Joined at the Heart · Writers Write

The Heart’s Cartography

Heartscartography
My Dad

I’ve always loved maps. Road maps. Treasure maps. Those maps of fantasy places in the front of books. Oz. Narnia. Middle Earth. Before we adopted Cherry, I bought a map of China at Barnes & Noble. It was overpriced, but foldable and laminated. Bacon and I poured over that exotic cartography, puzzling out Pinyin names of places where our baby might have already been born.

When I was in elementary school, the good old Iowa Test of Basic Skills always had a map skills test, and I aced it every year. I loved the simple codes in the legend, calculating distance by measuring with the little ruler at the bottom of the page.

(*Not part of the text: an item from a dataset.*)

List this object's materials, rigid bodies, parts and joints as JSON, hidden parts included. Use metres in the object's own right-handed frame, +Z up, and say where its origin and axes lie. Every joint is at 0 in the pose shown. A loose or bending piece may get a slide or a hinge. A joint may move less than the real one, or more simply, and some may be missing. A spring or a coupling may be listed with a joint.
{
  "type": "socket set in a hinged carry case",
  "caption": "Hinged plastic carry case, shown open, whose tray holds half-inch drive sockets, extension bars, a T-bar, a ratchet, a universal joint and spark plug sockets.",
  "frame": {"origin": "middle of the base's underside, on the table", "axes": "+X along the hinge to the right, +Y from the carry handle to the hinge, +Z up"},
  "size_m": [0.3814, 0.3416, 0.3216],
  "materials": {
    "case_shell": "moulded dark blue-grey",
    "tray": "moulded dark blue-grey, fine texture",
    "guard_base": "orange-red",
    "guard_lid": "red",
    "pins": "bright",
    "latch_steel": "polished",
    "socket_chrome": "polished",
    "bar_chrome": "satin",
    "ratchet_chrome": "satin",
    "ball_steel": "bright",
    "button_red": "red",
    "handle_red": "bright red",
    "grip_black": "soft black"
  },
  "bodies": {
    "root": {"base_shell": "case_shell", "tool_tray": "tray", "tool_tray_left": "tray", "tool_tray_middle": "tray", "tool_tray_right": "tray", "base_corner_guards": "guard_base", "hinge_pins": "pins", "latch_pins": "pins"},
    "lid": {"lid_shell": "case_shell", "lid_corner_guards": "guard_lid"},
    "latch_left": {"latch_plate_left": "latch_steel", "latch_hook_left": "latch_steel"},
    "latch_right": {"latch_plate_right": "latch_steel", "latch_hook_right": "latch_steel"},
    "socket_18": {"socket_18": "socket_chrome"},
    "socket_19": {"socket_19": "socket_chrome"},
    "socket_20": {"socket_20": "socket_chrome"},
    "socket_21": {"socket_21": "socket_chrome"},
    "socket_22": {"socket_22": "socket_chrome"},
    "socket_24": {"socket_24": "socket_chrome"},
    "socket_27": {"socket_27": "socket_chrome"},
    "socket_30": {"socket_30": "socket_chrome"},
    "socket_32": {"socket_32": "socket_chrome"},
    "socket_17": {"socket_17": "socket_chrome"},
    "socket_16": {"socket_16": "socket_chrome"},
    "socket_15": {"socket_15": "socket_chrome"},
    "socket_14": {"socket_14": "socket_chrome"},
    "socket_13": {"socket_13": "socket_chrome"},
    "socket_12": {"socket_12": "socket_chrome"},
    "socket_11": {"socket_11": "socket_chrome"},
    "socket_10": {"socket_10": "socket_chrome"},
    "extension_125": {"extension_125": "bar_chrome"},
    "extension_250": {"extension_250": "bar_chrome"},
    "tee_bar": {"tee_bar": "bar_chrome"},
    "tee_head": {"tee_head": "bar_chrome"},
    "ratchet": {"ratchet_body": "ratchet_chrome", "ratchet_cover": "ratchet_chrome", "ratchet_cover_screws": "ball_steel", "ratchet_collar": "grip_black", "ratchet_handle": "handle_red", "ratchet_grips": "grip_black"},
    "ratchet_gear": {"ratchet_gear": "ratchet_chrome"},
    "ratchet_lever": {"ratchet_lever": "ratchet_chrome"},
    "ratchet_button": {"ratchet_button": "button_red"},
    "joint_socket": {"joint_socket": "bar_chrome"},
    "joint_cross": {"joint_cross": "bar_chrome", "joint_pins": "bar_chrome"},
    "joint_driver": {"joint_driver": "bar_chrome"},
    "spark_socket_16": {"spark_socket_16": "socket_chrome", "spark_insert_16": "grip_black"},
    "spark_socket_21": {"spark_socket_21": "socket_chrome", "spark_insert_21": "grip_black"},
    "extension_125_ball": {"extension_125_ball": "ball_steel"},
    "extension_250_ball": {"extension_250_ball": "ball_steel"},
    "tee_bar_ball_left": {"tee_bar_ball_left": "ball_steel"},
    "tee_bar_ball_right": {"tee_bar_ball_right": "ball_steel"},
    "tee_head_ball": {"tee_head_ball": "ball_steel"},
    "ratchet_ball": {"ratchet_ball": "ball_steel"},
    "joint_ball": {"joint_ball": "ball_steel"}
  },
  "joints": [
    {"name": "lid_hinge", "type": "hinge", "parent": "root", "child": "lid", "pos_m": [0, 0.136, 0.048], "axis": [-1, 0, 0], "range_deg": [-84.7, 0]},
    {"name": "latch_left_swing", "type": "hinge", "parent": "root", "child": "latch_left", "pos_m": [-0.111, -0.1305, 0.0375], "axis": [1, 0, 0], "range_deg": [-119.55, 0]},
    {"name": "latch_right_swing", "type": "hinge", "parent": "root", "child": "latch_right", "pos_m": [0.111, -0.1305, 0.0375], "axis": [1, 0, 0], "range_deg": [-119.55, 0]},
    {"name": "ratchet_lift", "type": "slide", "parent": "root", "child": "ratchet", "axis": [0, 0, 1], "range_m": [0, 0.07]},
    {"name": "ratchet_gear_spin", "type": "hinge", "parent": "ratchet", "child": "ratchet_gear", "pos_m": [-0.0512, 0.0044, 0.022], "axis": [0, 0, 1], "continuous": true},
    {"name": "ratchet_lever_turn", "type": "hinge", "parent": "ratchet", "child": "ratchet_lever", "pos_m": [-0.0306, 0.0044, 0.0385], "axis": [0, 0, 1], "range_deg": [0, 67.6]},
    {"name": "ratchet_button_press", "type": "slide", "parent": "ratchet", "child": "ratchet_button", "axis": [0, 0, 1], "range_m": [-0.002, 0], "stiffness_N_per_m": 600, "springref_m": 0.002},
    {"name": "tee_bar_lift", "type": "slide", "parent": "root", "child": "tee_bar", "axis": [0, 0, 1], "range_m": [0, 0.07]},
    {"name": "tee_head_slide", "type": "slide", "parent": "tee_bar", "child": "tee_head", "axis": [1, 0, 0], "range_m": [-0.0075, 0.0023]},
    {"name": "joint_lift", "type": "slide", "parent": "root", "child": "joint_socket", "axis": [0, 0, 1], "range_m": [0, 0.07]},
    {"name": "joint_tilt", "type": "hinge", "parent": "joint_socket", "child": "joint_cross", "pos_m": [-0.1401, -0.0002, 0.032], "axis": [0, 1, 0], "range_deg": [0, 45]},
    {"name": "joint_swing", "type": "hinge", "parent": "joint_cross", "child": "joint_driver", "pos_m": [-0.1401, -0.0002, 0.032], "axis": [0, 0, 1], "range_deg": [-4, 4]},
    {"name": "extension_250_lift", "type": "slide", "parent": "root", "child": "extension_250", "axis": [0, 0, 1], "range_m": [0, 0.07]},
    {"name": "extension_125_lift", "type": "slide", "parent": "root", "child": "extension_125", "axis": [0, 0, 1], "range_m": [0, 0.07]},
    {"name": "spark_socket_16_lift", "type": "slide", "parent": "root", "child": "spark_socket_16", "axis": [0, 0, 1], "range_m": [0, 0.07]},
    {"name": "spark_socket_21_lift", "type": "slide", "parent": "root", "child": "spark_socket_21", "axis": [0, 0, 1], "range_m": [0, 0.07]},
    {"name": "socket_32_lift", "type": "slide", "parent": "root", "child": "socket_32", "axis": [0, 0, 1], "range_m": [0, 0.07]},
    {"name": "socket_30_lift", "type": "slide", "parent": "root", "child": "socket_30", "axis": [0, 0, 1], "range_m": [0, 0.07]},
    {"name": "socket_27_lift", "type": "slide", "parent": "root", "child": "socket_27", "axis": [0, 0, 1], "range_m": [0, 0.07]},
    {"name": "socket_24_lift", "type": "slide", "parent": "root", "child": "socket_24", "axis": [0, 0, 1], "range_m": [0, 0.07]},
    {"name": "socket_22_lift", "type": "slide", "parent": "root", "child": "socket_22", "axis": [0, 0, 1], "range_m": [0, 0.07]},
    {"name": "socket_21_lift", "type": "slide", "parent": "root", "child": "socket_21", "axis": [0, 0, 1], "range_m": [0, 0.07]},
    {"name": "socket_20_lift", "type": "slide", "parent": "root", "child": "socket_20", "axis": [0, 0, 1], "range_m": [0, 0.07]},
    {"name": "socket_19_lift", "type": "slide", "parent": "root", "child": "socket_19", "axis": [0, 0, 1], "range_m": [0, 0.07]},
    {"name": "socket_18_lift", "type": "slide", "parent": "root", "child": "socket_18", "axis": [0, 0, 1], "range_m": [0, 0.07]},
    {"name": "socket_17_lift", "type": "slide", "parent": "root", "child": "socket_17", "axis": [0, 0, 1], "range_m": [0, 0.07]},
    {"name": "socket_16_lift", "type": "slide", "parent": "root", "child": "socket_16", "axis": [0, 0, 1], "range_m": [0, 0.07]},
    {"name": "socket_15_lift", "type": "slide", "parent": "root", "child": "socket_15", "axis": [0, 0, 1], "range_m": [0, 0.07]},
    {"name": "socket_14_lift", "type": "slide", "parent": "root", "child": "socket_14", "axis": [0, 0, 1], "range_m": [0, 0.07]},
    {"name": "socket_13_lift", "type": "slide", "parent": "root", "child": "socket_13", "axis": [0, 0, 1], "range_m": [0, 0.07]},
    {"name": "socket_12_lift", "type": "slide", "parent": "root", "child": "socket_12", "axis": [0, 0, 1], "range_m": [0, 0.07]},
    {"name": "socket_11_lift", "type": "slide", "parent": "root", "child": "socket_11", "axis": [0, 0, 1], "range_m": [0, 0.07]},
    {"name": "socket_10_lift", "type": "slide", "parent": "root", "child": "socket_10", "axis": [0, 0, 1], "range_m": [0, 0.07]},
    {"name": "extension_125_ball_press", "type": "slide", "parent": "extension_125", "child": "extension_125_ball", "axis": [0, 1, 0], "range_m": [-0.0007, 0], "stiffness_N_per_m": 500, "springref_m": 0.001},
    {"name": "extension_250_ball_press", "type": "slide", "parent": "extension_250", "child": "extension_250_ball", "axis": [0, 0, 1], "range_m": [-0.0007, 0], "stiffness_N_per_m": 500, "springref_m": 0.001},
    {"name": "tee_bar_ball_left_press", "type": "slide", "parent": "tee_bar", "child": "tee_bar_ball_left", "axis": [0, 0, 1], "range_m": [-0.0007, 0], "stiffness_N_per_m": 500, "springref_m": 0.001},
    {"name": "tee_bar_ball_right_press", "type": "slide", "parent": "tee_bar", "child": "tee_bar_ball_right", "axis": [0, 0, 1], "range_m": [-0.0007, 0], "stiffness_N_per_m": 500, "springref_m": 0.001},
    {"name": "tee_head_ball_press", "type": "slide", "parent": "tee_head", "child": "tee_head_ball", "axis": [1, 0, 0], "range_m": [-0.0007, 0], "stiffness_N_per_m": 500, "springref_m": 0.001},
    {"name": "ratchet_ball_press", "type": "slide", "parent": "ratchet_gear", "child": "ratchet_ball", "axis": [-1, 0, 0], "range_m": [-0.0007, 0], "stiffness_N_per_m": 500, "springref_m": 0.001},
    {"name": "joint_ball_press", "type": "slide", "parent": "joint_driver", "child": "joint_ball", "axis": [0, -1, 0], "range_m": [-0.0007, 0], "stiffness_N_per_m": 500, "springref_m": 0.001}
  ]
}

When I was a teen, I once convinced my dad to let me navigate. He handed over the Colorado Department of Transportation’s official road map, and I led him on a wild goose chase. (His words not mine.) We twisted through the slope-side suburbs, west of Denver. Towns named Evergreen, Genesee, Kittredge. He was furious. I might have been too if I’d been driving a car pulling the 1970s equivalent of The Long, Long Trailer.  The story became family lore, told for years around the Thanksgiving table. “You got us lost.”  “No, I didn’t. I took you that way on purpose. I wanted to see something besides more of I-70.” I wanted to know what was there.

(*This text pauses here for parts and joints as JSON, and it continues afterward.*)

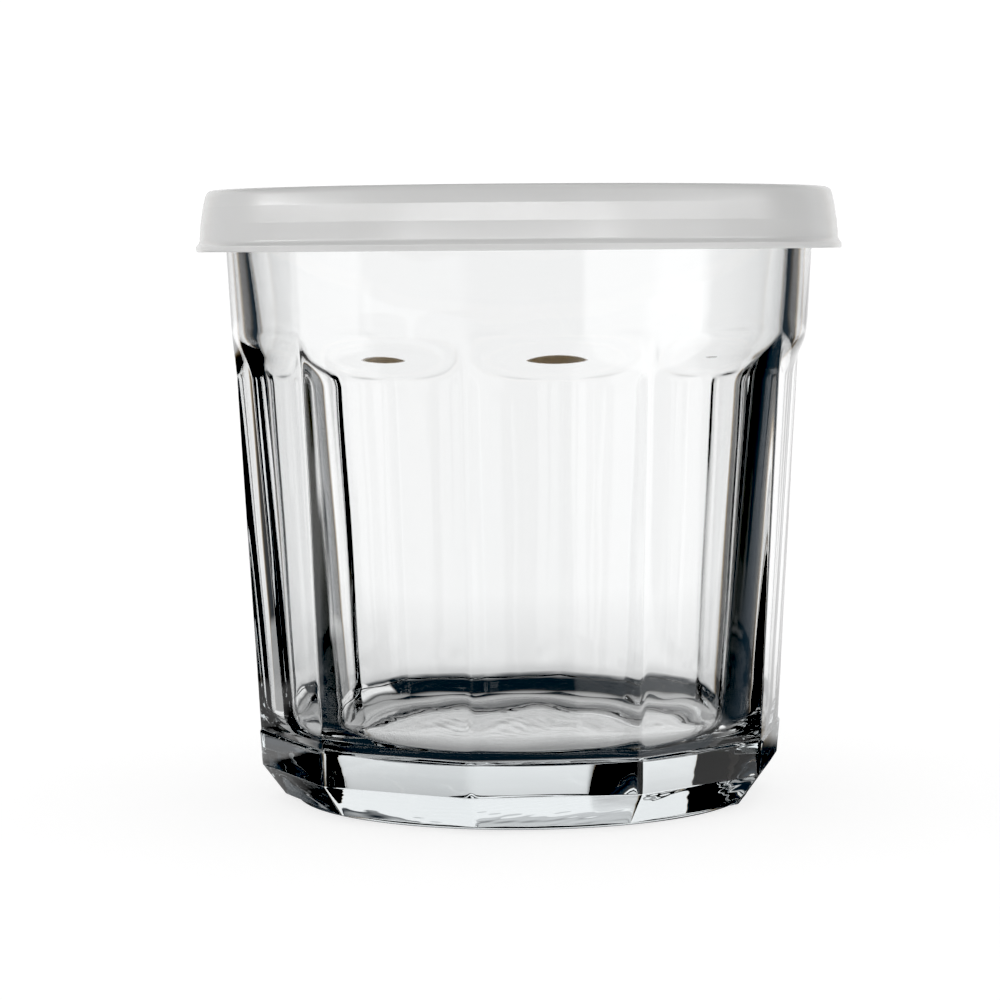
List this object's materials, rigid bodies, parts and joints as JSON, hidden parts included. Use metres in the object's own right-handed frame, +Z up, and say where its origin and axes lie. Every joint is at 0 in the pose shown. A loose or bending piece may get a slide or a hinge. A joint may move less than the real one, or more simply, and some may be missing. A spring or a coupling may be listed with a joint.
{
  "type": "lidded glass cup",
  "caption": "Straight-sided clear glass tumbler with recessed arch-topped panels and a heavy faceted base, closed by a press-on translucent plastic lid.",
  "frame": {"origin": "centre of the foot ring's underside, on the surface the cup stands on", "axes": "+Z up along the cup's axis of turning; one flat panel faces -Y"},
  "size_m": [0.0984, 0.0984, 0.093],
  "materials": {
    "clear_glass": "fire-polished clear soda-lime glass, smooth",
    "frosted_plastic": "milky translucent polyethylene, satin"
  },
  "bodies": {
    "root": {"glass": "clear_glass", "lid": "frosted_plastic"}
  },
  "joints": []
}
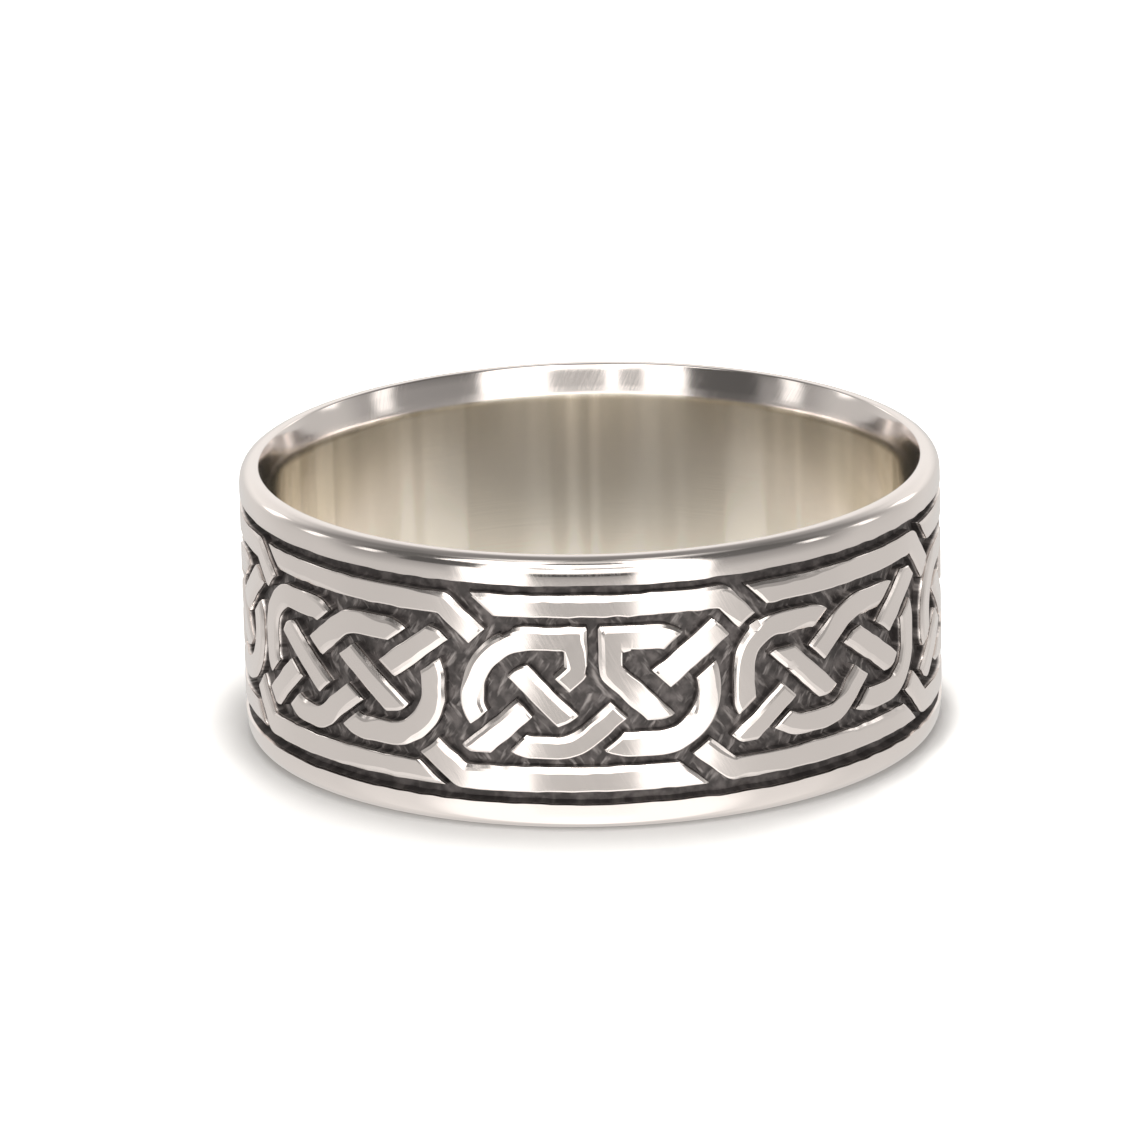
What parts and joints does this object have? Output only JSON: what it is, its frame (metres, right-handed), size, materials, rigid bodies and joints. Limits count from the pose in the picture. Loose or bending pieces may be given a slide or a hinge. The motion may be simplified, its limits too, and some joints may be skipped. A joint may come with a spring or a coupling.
{
  "type": "celtic knot ring",
  "caption": "Oxidised silver band ring with a raised celtic interlace running between two plain raised borders, satin polished outside and in the bore.",
  "frame": {"origin": "centre of the lower rim's plane, where the ring stands on a surface", "axes": "+Z along the ring's axis, up out of the bore; -Y is the front, where the interlace has its upright slit"},
  "size_m": [0.0216, 0.0216, 0.0085],
  "materials": {
    "silver": "satin silver, blackened in the sunk ground"
  },
  "bodies": {
    "root": {"band": "silver"}
  },
  "joints": []
}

A paper map doesn’t reveal the heart’s cartography. The Colorado road map showed the stream the state highway followed, but not the spiraling ringlets that fell down the shoulders of the Rocky Mountains. The Barnes & Noble map of China couldn’t show me the expanse of sunflowers, cultivated without a plow and tall as an elephant’s eye, that waved up the foothills of the Himalayas near my daughter’s birthplace.

Those places can only be measured with the eye, understood with the heart.